Both men, when it comes down to the wire, can’t do the job on their own. Reed, of course, has the rest of the Four beside him. Clark Kent—Kal-El—is saved by The Justice Gang, by Lois and Perry and Jimmy, by his loony rescue pup. This is the key point to make, I think, and why I believe them to be so successful as reinterpretations of the comics tradition. The two films are both explicitly about family, about finding a place to belong, people with which to share that feeling and a community who will offer support when you’re at your lowest. The Fantasic Four are their own unit, solid as a rock from the very beginning. They fight, sure, but only out of love, and everything is fixed in time for Sunday dinner. Clark has had to build his family from scratch, finding a girl, a pal, powerful super-friends. But he knows they will be there to pull him out of the anti-proton river when he needs them.
I find tremendous comfort in all this.
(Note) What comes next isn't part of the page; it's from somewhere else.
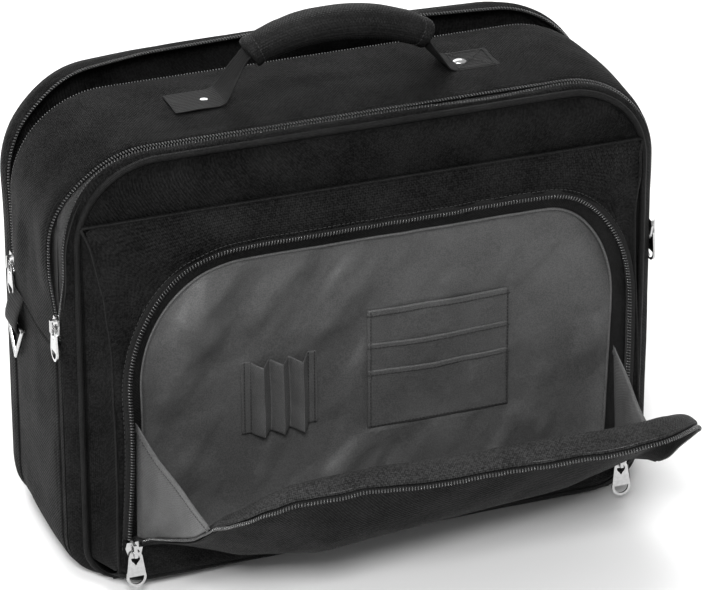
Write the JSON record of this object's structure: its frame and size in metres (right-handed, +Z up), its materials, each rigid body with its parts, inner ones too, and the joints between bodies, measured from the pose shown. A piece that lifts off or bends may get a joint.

Comics have been a major part of my life since I learned to read—I’d argue they are part of the reason I’m such a book-hog. I’ve found friendship and community in my love of The Ninth Art, an infinitely malleable medium which can do things no other format can. To see those worlds, that experience, brought so vividly to life on the big screen gave me happy chills.
Sure, both The Fantasic Four and Superman may be silly, frivolous, ridiculous. But both Shakman and Gunn know that and lean hard into it, making a virtue out of the foolishness. Sure, the films are stupid. But they ain’t dumb. They deal with big themes with a lightness of touch and a wink. You can’t ask for more than that.
Now, please go and read All-Star Superman and Ryan North’s run on the FF. then you’ll really see how superheroes should be.

See you next Saturday, true believers.